### What to work on
Copy every line of the records below where the word "manifold" occurs.

Begin

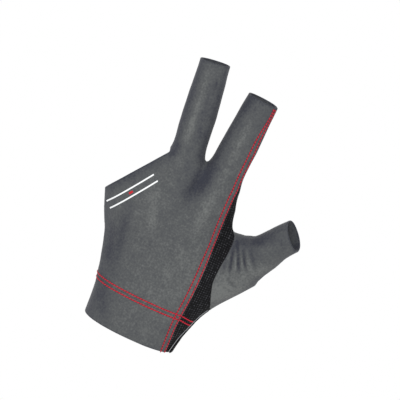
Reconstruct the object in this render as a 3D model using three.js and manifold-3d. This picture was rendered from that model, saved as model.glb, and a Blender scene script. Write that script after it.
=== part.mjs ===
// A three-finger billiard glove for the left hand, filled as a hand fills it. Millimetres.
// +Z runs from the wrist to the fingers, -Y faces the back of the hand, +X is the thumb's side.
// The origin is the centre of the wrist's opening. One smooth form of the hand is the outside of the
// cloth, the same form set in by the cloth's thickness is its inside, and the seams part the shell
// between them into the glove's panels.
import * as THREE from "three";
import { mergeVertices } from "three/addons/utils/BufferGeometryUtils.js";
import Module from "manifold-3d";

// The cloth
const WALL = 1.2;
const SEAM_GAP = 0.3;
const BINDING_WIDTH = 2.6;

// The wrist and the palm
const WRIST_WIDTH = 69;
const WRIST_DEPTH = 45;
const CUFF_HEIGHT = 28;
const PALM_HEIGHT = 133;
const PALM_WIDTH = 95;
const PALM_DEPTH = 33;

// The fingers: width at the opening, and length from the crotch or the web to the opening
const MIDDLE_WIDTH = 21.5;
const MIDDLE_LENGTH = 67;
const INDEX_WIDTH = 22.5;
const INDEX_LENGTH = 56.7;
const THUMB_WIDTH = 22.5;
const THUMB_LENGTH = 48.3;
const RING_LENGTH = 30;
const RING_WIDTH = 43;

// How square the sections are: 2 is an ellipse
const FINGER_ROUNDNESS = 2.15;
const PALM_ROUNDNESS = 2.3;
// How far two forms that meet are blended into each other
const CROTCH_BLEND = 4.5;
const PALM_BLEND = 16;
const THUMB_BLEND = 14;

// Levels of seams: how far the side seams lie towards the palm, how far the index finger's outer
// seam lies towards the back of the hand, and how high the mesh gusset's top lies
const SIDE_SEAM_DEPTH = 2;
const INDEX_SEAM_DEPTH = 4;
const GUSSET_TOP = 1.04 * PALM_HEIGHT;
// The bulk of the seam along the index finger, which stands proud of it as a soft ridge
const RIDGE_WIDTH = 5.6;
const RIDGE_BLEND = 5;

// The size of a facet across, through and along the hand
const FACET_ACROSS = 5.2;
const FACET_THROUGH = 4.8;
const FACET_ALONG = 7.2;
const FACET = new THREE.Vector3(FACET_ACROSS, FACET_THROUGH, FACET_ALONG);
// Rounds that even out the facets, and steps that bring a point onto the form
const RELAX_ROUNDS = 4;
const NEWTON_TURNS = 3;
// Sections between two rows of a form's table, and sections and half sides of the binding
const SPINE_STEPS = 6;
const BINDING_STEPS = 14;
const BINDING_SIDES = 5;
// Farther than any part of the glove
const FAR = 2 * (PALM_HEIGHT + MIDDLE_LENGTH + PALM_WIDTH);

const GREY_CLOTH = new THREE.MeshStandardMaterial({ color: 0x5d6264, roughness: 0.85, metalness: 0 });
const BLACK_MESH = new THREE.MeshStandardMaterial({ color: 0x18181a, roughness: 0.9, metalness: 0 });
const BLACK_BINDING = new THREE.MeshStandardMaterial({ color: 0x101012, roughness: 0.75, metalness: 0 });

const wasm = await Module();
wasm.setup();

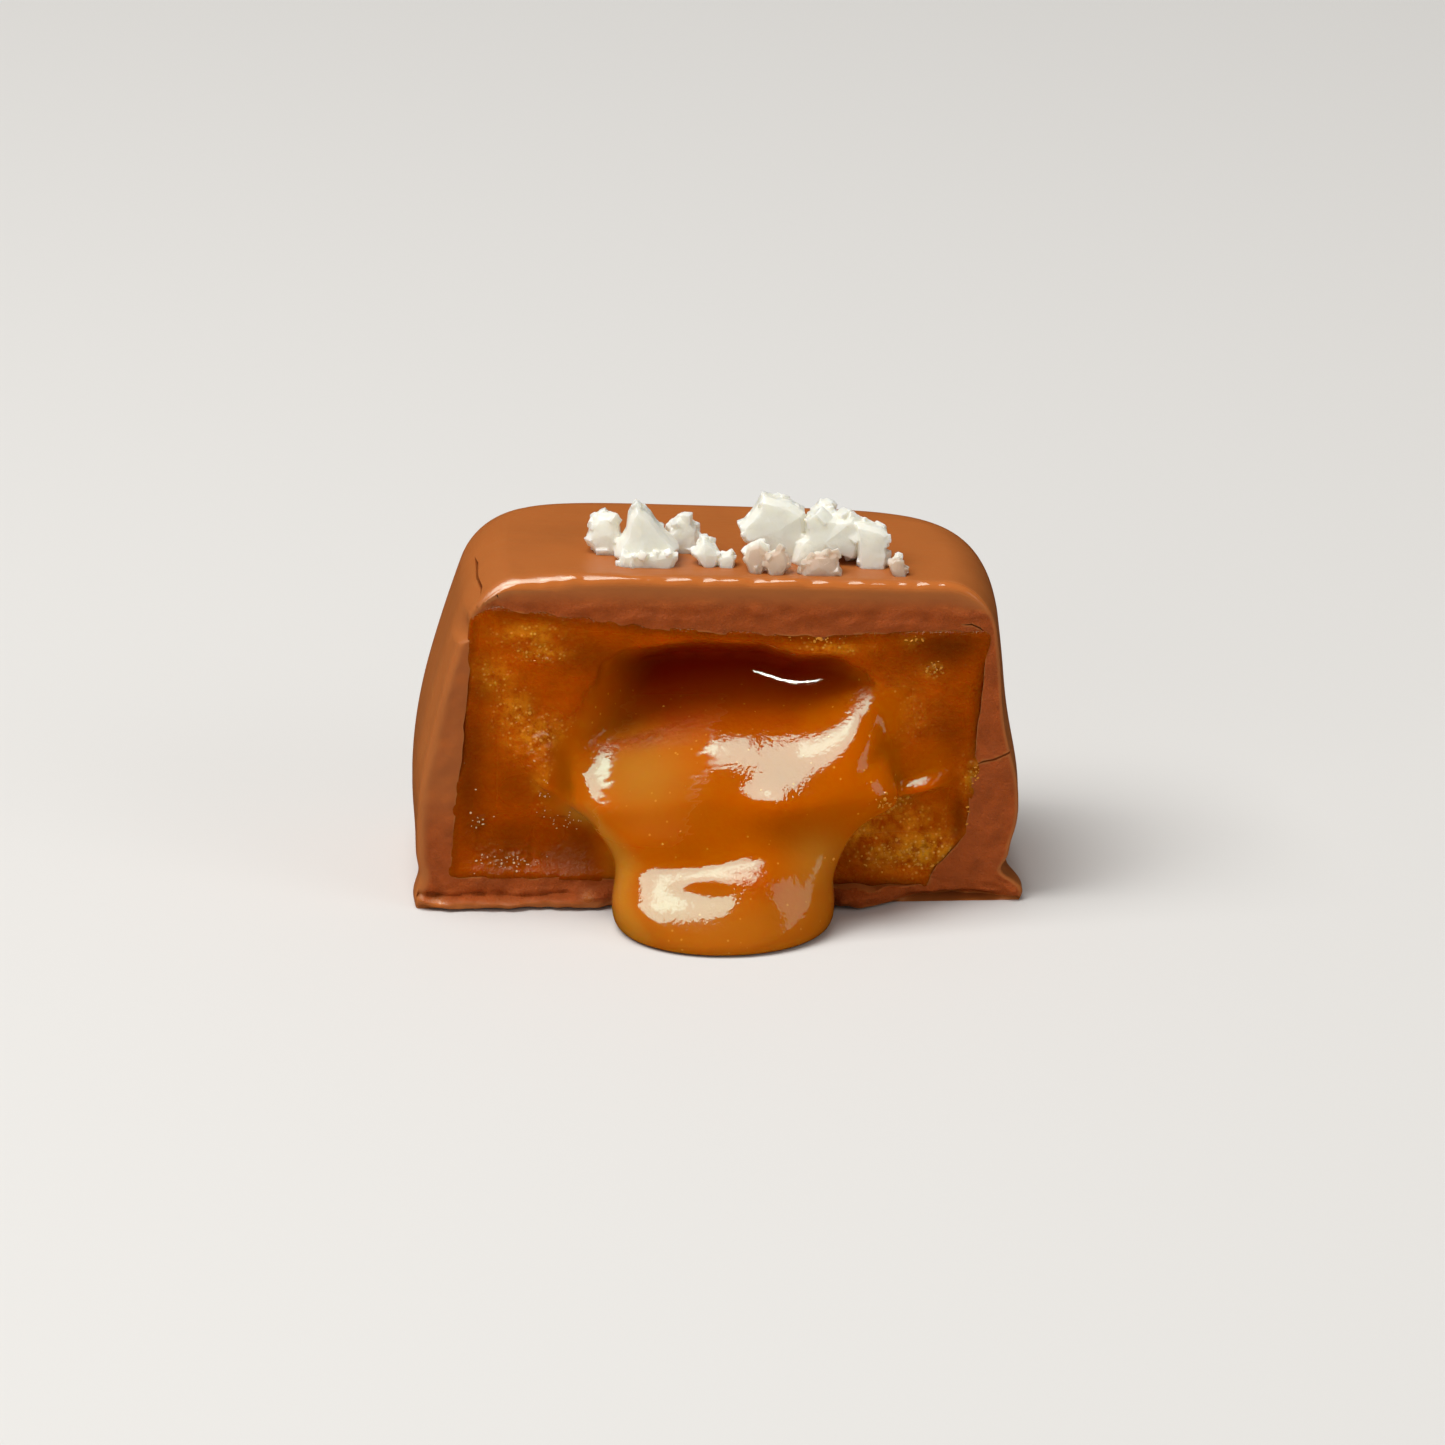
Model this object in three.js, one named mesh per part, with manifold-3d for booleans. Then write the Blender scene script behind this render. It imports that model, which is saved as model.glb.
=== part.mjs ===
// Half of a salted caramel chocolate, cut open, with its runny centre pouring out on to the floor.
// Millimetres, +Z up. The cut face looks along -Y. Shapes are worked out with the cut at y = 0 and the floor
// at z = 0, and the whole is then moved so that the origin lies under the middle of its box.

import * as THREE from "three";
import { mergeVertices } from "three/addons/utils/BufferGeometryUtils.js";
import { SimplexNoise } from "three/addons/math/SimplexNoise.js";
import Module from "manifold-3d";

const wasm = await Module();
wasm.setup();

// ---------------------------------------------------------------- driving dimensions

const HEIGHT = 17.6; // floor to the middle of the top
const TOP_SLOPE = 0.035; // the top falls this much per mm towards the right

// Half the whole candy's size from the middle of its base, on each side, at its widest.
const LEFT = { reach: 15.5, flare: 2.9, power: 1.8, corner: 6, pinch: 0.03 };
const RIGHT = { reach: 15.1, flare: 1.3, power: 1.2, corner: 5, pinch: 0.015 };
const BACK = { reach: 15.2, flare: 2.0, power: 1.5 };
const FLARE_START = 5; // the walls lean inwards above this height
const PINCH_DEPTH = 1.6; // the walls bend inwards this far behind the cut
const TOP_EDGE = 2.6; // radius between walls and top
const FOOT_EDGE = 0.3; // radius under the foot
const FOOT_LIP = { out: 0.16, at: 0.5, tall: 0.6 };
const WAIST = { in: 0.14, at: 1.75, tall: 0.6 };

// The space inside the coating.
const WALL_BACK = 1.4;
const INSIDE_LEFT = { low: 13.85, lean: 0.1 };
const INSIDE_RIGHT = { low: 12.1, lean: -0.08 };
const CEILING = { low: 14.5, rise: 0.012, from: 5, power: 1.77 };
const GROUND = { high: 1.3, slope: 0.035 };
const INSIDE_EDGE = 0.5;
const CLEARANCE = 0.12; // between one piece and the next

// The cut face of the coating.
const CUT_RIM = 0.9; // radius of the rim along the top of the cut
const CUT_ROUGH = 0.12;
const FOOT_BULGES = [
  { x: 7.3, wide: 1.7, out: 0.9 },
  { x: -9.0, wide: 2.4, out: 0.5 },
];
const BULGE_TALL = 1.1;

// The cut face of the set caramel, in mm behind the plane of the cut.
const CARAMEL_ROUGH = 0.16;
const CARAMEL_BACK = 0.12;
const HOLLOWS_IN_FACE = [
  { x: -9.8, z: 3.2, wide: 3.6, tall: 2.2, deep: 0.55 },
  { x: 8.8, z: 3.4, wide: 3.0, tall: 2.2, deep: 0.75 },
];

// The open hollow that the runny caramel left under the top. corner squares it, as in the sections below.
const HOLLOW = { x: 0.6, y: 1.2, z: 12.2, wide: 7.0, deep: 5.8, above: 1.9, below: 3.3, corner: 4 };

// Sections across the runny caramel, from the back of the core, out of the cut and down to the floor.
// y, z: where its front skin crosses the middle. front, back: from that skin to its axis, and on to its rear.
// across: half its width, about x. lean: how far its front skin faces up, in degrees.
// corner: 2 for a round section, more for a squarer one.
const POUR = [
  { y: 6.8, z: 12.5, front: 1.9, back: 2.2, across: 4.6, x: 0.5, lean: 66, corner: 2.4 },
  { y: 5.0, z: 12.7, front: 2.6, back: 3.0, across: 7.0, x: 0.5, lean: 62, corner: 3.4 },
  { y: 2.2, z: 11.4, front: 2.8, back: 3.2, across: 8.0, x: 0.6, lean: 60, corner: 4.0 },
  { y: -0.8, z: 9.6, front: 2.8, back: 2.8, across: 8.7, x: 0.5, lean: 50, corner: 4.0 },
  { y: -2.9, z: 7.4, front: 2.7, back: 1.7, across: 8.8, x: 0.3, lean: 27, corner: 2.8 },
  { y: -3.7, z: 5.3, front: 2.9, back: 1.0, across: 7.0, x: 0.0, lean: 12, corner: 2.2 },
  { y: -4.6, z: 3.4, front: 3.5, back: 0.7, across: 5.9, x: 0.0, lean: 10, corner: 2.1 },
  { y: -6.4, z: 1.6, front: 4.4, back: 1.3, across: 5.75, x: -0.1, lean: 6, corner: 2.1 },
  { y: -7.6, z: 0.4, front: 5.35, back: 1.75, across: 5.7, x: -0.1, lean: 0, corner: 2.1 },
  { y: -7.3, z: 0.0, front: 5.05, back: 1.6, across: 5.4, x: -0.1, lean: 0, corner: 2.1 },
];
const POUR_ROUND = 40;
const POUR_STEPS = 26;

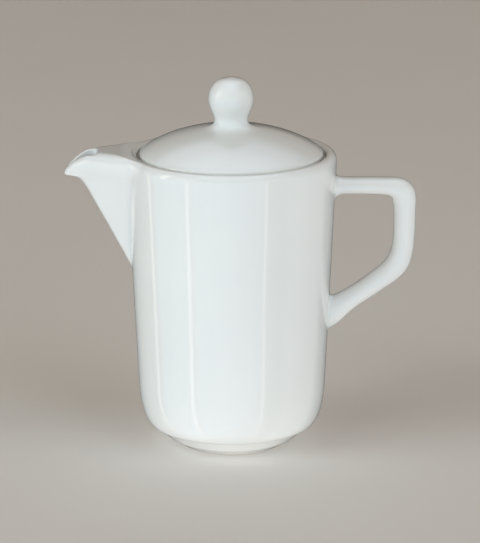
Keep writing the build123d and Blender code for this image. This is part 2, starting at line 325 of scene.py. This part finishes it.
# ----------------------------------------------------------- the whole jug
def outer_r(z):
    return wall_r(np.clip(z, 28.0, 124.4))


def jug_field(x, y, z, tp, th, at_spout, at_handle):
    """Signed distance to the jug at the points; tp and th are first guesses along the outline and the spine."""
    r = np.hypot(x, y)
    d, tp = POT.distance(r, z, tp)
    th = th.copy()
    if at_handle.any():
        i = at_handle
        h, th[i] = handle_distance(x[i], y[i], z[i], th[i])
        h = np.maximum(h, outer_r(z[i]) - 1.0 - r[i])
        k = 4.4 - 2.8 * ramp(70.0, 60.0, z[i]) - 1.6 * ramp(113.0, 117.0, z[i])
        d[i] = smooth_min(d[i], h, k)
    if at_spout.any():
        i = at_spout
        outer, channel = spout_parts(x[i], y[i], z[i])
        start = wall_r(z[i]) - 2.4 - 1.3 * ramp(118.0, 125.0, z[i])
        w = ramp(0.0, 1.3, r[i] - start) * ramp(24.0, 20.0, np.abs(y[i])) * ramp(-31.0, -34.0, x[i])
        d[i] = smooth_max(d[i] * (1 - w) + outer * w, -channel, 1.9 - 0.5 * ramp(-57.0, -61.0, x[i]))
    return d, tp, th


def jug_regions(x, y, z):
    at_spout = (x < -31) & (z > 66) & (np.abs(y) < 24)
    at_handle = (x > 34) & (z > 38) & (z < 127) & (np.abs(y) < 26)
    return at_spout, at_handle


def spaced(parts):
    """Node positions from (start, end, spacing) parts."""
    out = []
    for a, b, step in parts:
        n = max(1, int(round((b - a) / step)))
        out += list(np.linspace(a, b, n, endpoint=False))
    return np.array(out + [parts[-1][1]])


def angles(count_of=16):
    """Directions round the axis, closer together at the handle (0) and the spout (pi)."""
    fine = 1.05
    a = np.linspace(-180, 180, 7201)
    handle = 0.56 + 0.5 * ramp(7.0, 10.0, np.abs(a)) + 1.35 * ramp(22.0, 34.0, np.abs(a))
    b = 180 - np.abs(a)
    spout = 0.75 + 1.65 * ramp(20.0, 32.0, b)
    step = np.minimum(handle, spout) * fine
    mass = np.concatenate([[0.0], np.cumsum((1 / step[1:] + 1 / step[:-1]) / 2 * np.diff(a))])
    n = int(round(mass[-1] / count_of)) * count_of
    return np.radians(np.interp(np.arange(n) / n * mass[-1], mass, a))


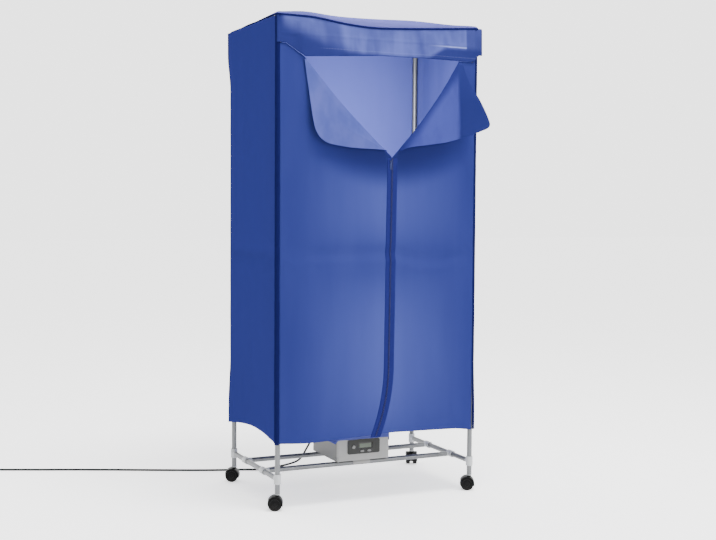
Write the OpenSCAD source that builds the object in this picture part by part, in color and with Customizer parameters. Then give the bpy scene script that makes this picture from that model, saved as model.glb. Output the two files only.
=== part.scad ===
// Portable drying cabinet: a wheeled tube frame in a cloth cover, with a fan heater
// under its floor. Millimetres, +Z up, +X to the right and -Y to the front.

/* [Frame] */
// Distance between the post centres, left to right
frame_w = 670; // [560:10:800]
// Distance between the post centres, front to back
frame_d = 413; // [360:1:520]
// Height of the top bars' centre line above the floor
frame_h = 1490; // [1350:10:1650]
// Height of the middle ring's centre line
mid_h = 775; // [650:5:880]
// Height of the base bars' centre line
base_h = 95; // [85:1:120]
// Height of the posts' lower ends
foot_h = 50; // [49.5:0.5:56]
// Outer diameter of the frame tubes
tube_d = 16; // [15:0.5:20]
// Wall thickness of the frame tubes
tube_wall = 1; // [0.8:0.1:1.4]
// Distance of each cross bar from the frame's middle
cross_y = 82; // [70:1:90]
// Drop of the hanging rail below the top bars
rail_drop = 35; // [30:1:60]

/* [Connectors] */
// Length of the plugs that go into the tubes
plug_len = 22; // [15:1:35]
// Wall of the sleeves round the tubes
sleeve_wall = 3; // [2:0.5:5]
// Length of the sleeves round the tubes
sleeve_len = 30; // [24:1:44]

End

### Result for this exercise
Reconstruct the object in this render as a 3D model using three.js and manifold-3d. This picture was rendered from that model, saved as model.glb, and a Blender scene script. Write that script after it.
import Module from "manifold-3d";
Model this object in three.js, one named mesh per part, with manifold-3d for booleans. Then write the Blender scene script behind this render. It imports that model, which is saved as model.glb.
import Module from "manifold-3d";